Two children recovering well from multi-system inflammatory syndrome

Lim Chang-won Reporter() | Posted : May 27, 2020, 15:43 | Updated : May 27, 2020, 15:43

[Yonhap News Photo]


SEOUL -- Two children hospitalized for showing pediatric multi-system inflammatory syndrome for the first time in South Korea are recovering well from their disease, with an 11-year-old boy already discharged after treatment. A four-year-old girl is still under treatment, but health officials are optimistic about her recovery.

Cases of multi-system inflammatory syndrome in children (MIS-C) have been reported in the U.S. and Europe. The inflammatory response shares common features with other pediatric inflammatory conditions, including Kawasaki disease. Symptoms include a high fever, a rash, very red eyes, abdominal pain and skin peeling on hands or feet.

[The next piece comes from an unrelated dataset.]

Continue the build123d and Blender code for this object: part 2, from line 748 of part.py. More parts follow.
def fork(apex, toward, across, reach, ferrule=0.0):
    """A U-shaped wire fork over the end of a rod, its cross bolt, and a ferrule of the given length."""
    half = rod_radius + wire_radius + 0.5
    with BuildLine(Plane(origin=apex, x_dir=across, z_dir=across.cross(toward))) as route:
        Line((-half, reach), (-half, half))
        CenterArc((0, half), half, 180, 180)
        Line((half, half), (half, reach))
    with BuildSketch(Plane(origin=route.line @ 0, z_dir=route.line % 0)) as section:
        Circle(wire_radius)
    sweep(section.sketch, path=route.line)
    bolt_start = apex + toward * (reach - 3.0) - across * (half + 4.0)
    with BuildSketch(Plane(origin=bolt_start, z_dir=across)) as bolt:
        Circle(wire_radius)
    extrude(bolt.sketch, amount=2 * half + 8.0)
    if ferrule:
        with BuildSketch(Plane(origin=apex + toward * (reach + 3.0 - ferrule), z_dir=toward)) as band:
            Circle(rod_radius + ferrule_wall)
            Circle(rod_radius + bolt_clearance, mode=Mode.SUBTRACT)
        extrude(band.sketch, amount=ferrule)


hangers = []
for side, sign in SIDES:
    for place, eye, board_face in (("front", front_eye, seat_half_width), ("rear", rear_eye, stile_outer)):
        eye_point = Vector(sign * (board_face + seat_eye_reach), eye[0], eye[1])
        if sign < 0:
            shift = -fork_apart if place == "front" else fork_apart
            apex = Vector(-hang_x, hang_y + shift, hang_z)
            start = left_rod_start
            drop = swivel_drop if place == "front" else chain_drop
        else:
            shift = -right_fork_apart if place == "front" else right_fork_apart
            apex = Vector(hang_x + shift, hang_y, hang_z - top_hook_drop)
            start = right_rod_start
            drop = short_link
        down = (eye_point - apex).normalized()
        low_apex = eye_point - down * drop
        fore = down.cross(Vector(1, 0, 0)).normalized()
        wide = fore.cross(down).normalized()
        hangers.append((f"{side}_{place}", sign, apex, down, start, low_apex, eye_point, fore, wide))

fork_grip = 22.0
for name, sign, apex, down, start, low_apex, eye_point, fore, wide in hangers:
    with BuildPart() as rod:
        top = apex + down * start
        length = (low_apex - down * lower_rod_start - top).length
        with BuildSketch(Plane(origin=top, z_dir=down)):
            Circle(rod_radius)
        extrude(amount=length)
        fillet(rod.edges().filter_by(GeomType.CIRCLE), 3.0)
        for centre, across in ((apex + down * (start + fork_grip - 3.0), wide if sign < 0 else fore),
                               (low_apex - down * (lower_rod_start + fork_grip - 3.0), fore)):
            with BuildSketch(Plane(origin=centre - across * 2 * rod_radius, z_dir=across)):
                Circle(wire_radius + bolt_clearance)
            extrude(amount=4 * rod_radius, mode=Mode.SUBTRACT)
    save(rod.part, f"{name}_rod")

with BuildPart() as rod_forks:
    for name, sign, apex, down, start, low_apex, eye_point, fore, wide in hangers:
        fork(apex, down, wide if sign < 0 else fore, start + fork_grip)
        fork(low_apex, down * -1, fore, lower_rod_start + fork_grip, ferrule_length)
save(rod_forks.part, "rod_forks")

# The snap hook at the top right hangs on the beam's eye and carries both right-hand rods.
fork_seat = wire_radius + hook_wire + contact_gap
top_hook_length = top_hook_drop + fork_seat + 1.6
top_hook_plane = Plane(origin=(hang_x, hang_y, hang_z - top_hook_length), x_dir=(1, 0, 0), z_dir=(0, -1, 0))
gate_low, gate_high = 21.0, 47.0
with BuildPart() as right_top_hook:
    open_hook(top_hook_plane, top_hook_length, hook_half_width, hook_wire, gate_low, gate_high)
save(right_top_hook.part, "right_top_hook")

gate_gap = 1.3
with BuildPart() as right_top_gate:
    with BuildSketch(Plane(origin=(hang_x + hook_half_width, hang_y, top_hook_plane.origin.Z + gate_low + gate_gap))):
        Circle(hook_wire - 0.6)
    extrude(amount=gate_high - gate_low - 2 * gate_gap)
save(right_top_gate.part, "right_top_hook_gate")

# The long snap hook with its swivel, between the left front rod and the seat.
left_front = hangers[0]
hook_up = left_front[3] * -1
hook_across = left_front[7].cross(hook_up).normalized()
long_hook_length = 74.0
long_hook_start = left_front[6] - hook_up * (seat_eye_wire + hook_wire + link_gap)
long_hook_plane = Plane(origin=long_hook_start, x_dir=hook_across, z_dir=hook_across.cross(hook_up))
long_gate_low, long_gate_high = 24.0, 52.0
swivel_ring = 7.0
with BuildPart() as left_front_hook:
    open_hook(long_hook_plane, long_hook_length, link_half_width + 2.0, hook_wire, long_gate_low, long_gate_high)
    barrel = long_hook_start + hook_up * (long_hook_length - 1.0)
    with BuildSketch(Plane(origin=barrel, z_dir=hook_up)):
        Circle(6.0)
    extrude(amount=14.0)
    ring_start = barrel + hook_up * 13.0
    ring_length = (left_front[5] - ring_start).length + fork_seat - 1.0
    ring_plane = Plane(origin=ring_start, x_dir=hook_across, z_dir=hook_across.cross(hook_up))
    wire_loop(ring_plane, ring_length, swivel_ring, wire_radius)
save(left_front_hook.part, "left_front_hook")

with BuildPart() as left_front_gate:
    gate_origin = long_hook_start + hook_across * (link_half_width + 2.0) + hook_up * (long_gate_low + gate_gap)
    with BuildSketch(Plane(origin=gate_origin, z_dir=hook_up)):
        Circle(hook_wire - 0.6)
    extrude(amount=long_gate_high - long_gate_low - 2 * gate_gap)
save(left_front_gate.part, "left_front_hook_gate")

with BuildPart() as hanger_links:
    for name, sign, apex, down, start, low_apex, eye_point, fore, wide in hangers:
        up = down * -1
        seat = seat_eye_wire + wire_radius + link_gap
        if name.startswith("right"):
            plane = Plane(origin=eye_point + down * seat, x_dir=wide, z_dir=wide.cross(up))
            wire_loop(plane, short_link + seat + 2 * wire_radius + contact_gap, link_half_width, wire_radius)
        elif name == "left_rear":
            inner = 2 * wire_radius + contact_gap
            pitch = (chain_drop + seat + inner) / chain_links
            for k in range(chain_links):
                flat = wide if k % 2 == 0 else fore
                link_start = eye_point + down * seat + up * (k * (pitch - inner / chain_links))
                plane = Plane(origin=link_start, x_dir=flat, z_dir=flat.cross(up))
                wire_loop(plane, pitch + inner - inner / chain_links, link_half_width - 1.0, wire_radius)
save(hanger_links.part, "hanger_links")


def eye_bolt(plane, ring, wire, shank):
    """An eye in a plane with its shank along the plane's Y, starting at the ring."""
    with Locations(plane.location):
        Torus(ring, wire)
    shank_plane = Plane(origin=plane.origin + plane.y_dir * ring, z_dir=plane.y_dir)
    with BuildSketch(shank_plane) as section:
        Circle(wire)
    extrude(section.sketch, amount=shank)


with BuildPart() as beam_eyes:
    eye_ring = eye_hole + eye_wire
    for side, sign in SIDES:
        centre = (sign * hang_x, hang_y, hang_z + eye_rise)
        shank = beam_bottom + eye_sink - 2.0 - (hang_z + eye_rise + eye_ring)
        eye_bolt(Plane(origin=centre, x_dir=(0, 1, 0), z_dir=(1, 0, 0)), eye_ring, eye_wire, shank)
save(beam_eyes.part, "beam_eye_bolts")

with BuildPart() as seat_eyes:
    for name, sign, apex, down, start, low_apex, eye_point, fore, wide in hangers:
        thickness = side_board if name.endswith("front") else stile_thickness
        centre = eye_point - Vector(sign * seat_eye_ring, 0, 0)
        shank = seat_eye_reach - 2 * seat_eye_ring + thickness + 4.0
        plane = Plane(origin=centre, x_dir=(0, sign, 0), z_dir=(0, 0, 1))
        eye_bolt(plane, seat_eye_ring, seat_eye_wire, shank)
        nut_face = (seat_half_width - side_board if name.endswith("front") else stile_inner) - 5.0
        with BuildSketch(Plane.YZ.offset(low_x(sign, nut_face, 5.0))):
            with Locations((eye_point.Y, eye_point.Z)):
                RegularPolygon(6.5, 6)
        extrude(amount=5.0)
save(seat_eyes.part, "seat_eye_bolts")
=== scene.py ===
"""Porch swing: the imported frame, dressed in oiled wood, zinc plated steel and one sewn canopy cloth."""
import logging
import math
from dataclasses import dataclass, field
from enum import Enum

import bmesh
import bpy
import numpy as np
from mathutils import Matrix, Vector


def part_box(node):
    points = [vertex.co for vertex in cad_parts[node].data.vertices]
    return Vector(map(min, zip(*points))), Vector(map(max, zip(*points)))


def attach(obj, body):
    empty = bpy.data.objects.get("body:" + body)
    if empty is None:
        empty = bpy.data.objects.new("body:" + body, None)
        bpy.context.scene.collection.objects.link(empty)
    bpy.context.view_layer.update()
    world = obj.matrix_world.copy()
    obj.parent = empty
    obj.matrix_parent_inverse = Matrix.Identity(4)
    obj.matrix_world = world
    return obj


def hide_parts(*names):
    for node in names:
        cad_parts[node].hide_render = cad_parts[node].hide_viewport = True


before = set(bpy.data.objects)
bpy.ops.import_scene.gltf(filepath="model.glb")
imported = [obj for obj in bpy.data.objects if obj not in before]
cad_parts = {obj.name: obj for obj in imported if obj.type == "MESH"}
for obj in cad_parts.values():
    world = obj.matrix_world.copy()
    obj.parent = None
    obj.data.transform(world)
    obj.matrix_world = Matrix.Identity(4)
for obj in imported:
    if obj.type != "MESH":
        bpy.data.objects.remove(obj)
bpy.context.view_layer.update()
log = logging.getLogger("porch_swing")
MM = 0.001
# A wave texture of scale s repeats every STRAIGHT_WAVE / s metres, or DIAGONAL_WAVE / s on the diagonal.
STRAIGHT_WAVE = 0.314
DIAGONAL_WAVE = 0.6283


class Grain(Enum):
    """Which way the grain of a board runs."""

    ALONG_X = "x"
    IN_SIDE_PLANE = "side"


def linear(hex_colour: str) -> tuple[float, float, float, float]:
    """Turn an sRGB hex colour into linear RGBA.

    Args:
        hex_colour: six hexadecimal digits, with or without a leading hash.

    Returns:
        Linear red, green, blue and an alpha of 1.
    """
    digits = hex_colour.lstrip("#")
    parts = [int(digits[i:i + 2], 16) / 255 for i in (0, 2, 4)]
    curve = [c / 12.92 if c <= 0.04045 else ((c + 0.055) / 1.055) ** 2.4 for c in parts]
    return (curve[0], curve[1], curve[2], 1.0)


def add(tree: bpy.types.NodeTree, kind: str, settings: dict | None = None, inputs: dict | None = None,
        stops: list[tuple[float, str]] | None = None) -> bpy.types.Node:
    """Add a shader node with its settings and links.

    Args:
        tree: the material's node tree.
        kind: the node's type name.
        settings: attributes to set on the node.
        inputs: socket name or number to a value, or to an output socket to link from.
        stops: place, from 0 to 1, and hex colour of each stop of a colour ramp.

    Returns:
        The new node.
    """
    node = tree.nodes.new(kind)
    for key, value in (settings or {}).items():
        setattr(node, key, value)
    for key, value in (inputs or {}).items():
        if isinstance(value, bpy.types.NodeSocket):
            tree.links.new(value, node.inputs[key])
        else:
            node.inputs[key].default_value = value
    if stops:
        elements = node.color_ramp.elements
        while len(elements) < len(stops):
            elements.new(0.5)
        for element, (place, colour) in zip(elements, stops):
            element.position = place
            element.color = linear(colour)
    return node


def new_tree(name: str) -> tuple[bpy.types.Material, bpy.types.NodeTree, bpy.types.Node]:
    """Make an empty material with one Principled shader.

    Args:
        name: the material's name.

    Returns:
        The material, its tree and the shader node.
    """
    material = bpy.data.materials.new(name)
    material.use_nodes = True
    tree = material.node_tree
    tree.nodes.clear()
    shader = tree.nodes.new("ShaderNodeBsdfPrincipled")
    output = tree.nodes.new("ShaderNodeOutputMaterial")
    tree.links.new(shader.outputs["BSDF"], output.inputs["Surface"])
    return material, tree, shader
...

In an epidemiological study of two suspected MIS-C cases in South Korea, the Korea Centers for Disease Control and Prevention (KCDC) found that the 11-year-old boy had stayed in the Philippines from January to early May. Antibody tests are underway to determine if he was infected with COVID-19.

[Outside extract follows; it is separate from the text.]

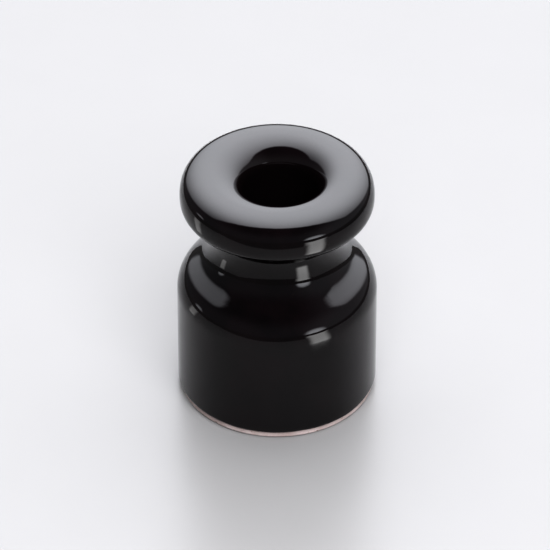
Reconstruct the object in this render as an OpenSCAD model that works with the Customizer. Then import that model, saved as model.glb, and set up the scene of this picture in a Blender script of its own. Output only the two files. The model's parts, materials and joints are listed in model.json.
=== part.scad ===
// Glazed porcelain knob insulator: a screw-down post with a round head and one wire groove.
// Millimetres, +Z up, origin at the centre of the base on the surface that it stands on.

/* [Base] */
// Diameter of the glazed base
base_d = 20; // [19.6:0.1:20.6]
// Height of the base's straight side
side_h = 11.6; // [10.8:0.1:11.8]
// Radius of the rounding between the side and the shoulder
shoulder_round_r = 3.6; // [3.2:0.1:3.8]
// Slope of the shoulder in degrees
shoulder_slope = 40; // [38:1:42]
// Height of the bare porcelain foot
foot_h = 0.5; // [0.4:0.1:1.5]
// Rounding of the foot's lower edge
foot_round = 0.2; // [0.1:0.05:0.35]

/* [Wire groove] */
// Diameter at the bottom of the groove
neck_d = 12.8; // [12.4:0.1:12.9]
// Height of the groove's straight wall
neck_wall_h = 0.2; // [0.1:0.1:0.7]
// Radius of the fillet between shoulder and neck
low_fillet_r = 3.9; // [3.4:0.1:4.2]
// Width of the fillet between neck and head
high_fillet_w = 2.4; // [1:0.1:2.4]

/* [Head] */
// Diameter of the head
head_d = 19.3; // [19:0.1:20]
// Height of the head's top above the surface
top_z = 25.8; // [25.5:0.1:27]
// Diameter of the ring where the head is highest
crown_d = 13.2; // [12.6:0.1:14]
// Height from the head's widest ring to its top
rim_upper_h = 2.8; // [2.5:0.1:3]
// Fullness of the rounding from the widest ring to the crown: 2 is an ellipse, more is squarer
rim_fullness = 2.6; // [2:0.1:3]
// Height from the head's widest ring to its underside
rim_lower_h = 1.2; // [1:0.1:1.4]
// Width of the rounding below the head's widest ring
rim_lower_w = 0.6; // [0.5:0.05:0.65]

/* [Screw bore] */
// Diameter of the pocket that takes the screw's head
pocket_d = 7.4; // [7.3:0.1:8.2]
// Depth of the rounded mouth that leads into the pocket
mouth_h = 2.4; // [1:0.1:3.2]
// Height of the seat under the screw's head
seat_z = 11; // [6:0.5:14]
// Diameter of the hole for the screw's shank
screw_hole_d = 4.8; // [4:0.1:5]

/* [Underside] */
// Diameter of the hollow under the base
hollow_d = 12.4; // [8:0.2:15]
// Depth of the hollow under the base
hollow_h = 1; // [0.4:0.1:2]

/* [Glaze] */
// Thickness of the glaze
glaze_t = 0.25; // [0.15:0.05:0.3]
// Height of the rounded bead where the glaze ends
bead_h = 0.35; // [0.2:0.05:0.5]

/* [Hidden] */
$fn = 96;

base_r = base_d / 2;
neck_r = neck_d / 2;
head_r = head_d / 2;
crown_r = crown_d / 2;
pocket_r = pocket_d / 2;
screw_hole_r = screw_hole_d / 2;
hollow_r = hollow_d / 2;

// Angle round the shoulder's rounding and the neck's fillet at which they run into the slope
slope_a = 90 - shoulder_slope;
shoulder_edge_r = base_r - shoulder_round_r * (1 - cos(slope_a));
fillet_edge_r = neck_r + low_fillet_r * (1 - cos(slope_a));
slope_rise = (shoulder_edge_r - fillet_edge_r) * tan(shoulder_slope);

// Heights of the turning points, worked up from the shoulder and down from the top
neck_low_z = side_h + (shoulder_round_r + low_fillet_r) * sin(slope_a) + slope_rise;
neck_high_z = neck_low_z + neck_wall_h;
rim_z = top_z - rim_upper_h;
underside_z = rim_z - rim_lower_h;
high_fillet_h = underside_z - neck_high_z;

// Radius where the glaze on the seat stops, a little outside the screw hole
seat_glaze_r = screw_hole_r + 0.3;
// Rounding between the pocket's wall and the seat
pocket_corner = 0.4;

function signed_power(v, exponent) = sign(v) * pow(abs(v), exponent);

// Points of an oval arc about centre c with half-axes a and b, from angle a0 to a1. It is part of an
// ellipse when fullness is 2, and squarer when it is more.
function arc(c, a, b, a0, a1, steps, fullness = 2) =
    [for (i = [0:steps])
        let (t = a0 + (a1 - a0) * i / steps, x = signed_power(cos(t), 2 / fullness),
            y = signed_power(sin(t), 2 / fullness))
        c + [a * x, b * y]];

// A list without its first point, for an arc that goes on from the end of the arc before it
function rest(list) = [for (i = [1:len(list) - 1]) list[i]];

// Half outline of the glazed surface moved inward by t, from the base up, over the head and down
// to the foot of the screw pocket. Bulges shrink by t and hollows grow by t.
function outline(t) = concat(
    arc([base_r - shoulder_round_r, side_h], shoulder_round_r - t, shoulder_round_r - t, 0, slope_a, 10),
    arc([neck_r + low_fillet_r, neck_low_z], low_fillet_r + t, low_fillet_r + t,
        180 + slope_a, 180, 12),
    arc([neck_r + high_fillet_w, neck_high_z], high_fillet_w + t, high_fillet_h + t, 180, 90, 10),
    arc([head_r - rim_lower_w, rim_z], rim_lower_w - t, rim_lower_h - t, 270, 360, 8),
    rest(arc([crown_r, rim_z], head_r - crown_r - t, rim_upper_h - t, 0, 90, 16, rim_fullness)),
    rest(arc([crown_r, top_z - mouth_h], crown_r - pocket_r - t, mouth_h - t, 90, 180, 14)),
    arc([pocket_r - pocket_corner, seat_z + pocket_corner],
        pocket_corner + t, pocket_corner + t, 0, -90, 5)
);

function reversed(list) = [for (i = [len(list) - 1:-1:0]) list[i]];

// Fired porcelain: bare at the foot, in the hollow below and in the screw hole
module porcelain_body() {
    foot_r = base_r - glaze_t;
    half_section = concat(
        [[screw_hole_r, hollow_h], [hollow_r - hollow_h, hollow_h], [hollow_r, 0]],
        arc([foot_r - foot_round, foot_round], foot_round, foot_round, -90, 0, 4),
        outline(glaze_t),
        [[screw_hole_r, seat_z - glaze_t]]
    );
    color([0.86, 0.80, 0.77]) rotate_extrude() polygon(half_section);
}

// Black glaze: one closed skin from the bead above the foot to the screw's seat
module glaze_coat() {
    foot_bead = arc([base_r - glaze_t, foot_h + bead_h], glaze_t, bead_h, -90, 0, 5);
    seat_bead = arc([seat_glaze_r + glaze_t, seat_z - glaze_t], glaze_t, glaze_t, 90, 180, 4);
    color([0.02, 0.02, 0.022]) rotate_extrude()
        polygon(concat(foot_bead, outline(0), seat_bead, reversed(outline(glaze_t))));
}

porcelain_body();
glaze_coat();
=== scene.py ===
"""A small black glazed porcelain knob insulator standing on a pale studio table."""
import json
import math

import bpy
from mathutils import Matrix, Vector, noise


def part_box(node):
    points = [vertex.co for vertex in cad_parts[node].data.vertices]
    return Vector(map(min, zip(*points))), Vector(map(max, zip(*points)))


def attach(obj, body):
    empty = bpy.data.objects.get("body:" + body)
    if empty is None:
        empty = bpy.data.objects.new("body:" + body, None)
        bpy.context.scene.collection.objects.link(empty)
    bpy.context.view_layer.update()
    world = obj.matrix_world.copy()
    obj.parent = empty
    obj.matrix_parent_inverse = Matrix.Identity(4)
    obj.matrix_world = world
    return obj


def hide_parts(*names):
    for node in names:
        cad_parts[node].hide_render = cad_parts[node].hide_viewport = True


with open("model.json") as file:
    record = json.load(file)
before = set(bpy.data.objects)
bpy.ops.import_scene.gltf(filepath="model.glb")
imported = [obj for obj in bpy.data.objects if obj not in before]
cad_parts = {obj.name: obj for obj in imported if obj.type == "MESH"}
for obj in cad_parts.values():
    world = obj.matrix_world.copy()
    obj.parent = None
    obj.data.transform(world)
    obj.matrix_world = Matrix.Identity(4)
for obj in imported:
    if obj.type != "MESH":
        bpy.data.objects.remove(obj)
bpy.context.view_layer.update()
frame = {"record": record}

MM = 0.001
# Steps round each piece
SEGMENTS = 240

# ---------------------------------------------------------------- sizes, in millimetres
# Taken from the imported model
MOUNTS = {m["name"]: m for m in frame["record"]["mounts"]}
BASE_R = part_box("glaze_coat")[1][0] / MM
TOP_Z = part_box("glaze_coat")[1][2] / MM
FOOT_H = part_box("glaze_coat")[0][2] / MM
FOOT_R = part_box("porcelain_body")[1][0] / MM
GLAZE_T = BASE_R - FOOT_R
POCKET_R = MOUNTS["head_pocket"]["dims"]["r_mm"]
SCREW_HOLE_R = MOUNTS["screw_hole"]["dims"]["r_mm"]
SEAT_Z = MOUNTS["screw_seat"]["pos_m"][2] / MM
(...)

"Both had clinical patterns of multi-system inflammatory syndrome, but clinical symptoms have improved a lot through immunoglobulin treatment," KCDC director Jeong Eun-kyeong told a regular press briefing on Wednesday.

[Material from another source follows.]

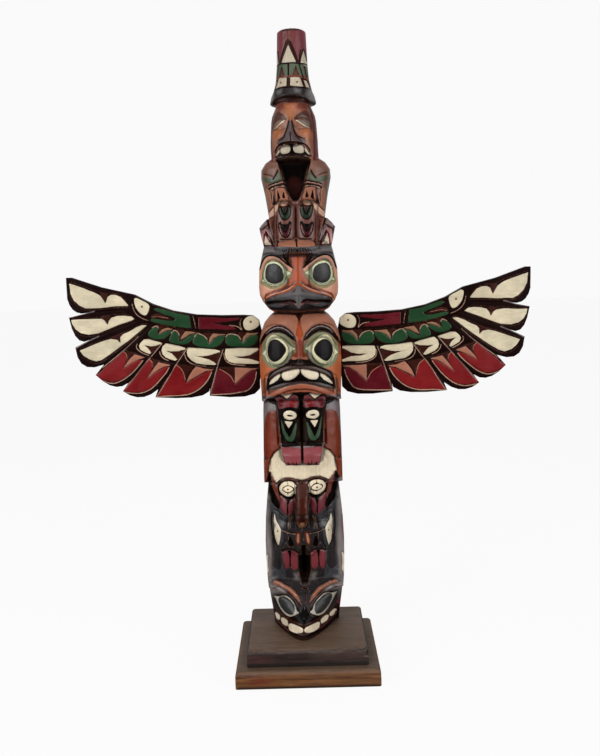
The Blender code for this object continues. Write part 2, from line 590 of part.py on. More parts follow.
def make_wing(name, side):
    """A board cut to the outline of the feathers, with a raised bar along the top and carved lines."""
    outline = list(WING_TOP_EDGE)
    for tip, low, notch in FEATHERS:
        outline += [tip] + curved_edge(tip, low, notch)
    outline += [(float(outline_at(z)[0]) + GAP, z) for z in WING_ROOT_HEIGHTS]
    flat = slab(outline, side, WING_FRONT, WING_FRONT - WING_THICK)
    piece = finish(name, flat, WING_COLOUR, PAINT_ROUGHNESS, False)
    bar = [(px + GAP, pz - GAP) for px, pz in WING_TOP_EDGE if px < BAR_END] + list(BAR_LOWER_EDGE)
    raised = slab(bar, side, WING_FRONT + BAR_RISE, WING_FRONT - BAR_BED)
    join(piece, finish(name + "_bar", raised, WING_COLOUR, PAINT_ROUGHNESS, False), 'UNION')
    for part, lines in (("_rows", ROW_LINES), ("_feathers", FEATHER_LINES)):
        cutters = bmesh.new()
        for line in lines:
            add_groove(cutters, line, side)
        join(piece, finish(name + part, cutters, WING_COLOUR, PAINT_ROUGHNESS, False), 'DIFFERENCE')
    return piece


for old in list(bpy.data.objects):
    bpy.data.objects.remove(old, do_unlink=True)

make_board("plinth_lower", LOWER_WIDTH, LOWER_DEPTH, LOWER_THICK, 0.0, LOWER_COLOUR)
make_board("plinth_upper", UPPER_WIDTH, UPPER_DEPTH, UPPER_THICK, LOWER_THICK + GAP, UPPER_COLOUR)
make_pole()
make_wing("wing_left", -1.0)
make_wing("wing_right", 1.0)
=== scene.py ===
# %% [markdown]
# # A carved totem pole with two wings
# The real object is a model totem pole: one billet of soft cedar carved with five stacked figures, the
# top one under a tall hat, painted and varnished. Two thin wing boards are butted against the cheeks of the
# winged head, and the pole stands on two stepped boards. The solid model fixes every place and size, so
# this lesson only makes the fine carving, the paint and the wood, in the same place and to the same sizes.

import json
import math

import bmesh
import bpy
import numpy as np
from mathutils import Matrix, Vector

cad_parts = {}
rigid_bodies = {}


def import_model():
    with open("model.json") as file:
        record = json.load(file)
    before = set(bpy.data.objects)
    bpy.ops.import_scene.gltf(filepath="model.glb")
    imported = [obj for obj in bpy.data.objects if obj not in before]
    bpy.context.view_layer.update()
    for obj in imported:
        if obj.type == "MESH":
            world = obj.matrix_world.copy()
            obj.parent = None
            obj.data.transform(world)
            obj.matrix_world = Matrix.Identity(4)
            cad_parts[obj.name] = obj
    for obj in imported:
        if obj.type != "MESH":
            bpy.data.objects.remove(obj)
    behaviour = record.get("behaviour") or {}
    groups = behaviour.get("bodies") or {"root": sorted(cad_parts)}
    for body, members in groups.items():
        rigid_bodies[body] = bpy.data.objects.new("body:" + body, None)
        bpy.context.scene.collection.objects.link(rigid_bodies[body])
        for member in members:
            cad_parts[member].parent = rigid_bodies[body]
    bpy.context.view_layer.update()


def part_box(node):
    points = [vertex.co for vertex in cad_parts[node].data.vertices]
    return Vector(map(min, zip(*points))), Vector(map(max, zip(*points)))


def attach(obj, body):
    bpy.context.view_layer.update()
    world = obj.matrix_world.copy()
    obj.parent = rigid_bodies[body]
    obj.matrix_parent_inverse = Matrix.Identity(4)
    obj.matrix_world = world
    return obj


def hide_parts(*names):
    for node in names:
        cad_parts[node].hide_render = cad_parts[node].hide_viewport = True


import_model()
MM = 0.001

# %% [markdown]
# ## Camera, floor and light
# The pole stands on white paper in a white room, which shows a dark carving plainly. The camera has a short
# lens and stands a little above the middle of the pole. It is turned by its own axes, because it leans a
# hair to one side. The white world is the room. Two broad lamps beside the camera and a weak one over it
# give the varnish something to shine with.

# %% Camera
# Place in metres, angles in radians, film and lens in millimetres
CAMERA_PLACE = Vector((-0.00083, -0.6667, 0.366))
CAMERA_TILT = 0.1439
CAMERA_LEAN = 0.0248
FILM = 36.0
FOCAL_LENGTH = 35.7143

lens = bpy.data.cameras.new("camera")
lens.sensor_fit = 'AUTO'
lens.sensor_width = FILM
lens.lens = FOCAL_LENGTH
lens.clip_start = 0.01
camera = bpy.data.objects.new("camera", lens)
bpy.context.scene.collection.objects.link(camera)
forward = Vector((0.0, math.cos(CAMERA_TILT), -math.sin(CAMERA_TILT)))
up = Vector((0.0, math.sin(CAMERA_TILT), math.cos(CAMERA_TILT)))
right = Vector((1.0, 0.0, 0.0))
lean_right = right * math.cos(CAMERA_LEAN) - up * math.sin(CAMERA_LEAN)
lean_up = up * math.cos(CAMERA_LEAN) + right * math.sin(CAMERA_LEAN)
turned = Matrix((lean_right, lean_up, -forward)).transposed().to_4x4()
camera.matrix_world = Matrix.Translation(CAMERA_PLACE) @ turned
bpy.context.scene.camera = camera
print("camera: lens", round(lens.lens, 2), "mm on", FILM, "mm film")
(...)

The two children have tested negative for COVID-19 in the real-time polymerase chain reaction (RT-PCR) method that amplifies specific DNA samples. Health officials found that they showed symptoms of Kawasaki disease such as fever, rash, bloodshot and abdominal pain.

"Clinical symptoms have improved a lot through immunoglobulin treatment commonly used in Kawasaki disease," said Kwak Jin, an official from South Korea's epidemic control center. He said that the four-year-old girl showed symptoms in mid-May.

In MIS-C cases, some children who experience the inflammatory disease are testing positive for the novel coronavirus, while others are testing negative for the virus but positive for coronavirus antibodies, suggesting a possible post-infectious inflammatory response even weeks after exposure to the virus or being sick.

Normally, children experience mild to moderate symptoms or show no symptoms at all. Children with an underlying health condition or an immunodeficiency are generally at higher risk for serious illness from COVID-19. But so far, there is little information about how or why the virus may trigger MIS-C in a small number of children who are seemingly healthy. The gravest risk is heart failure.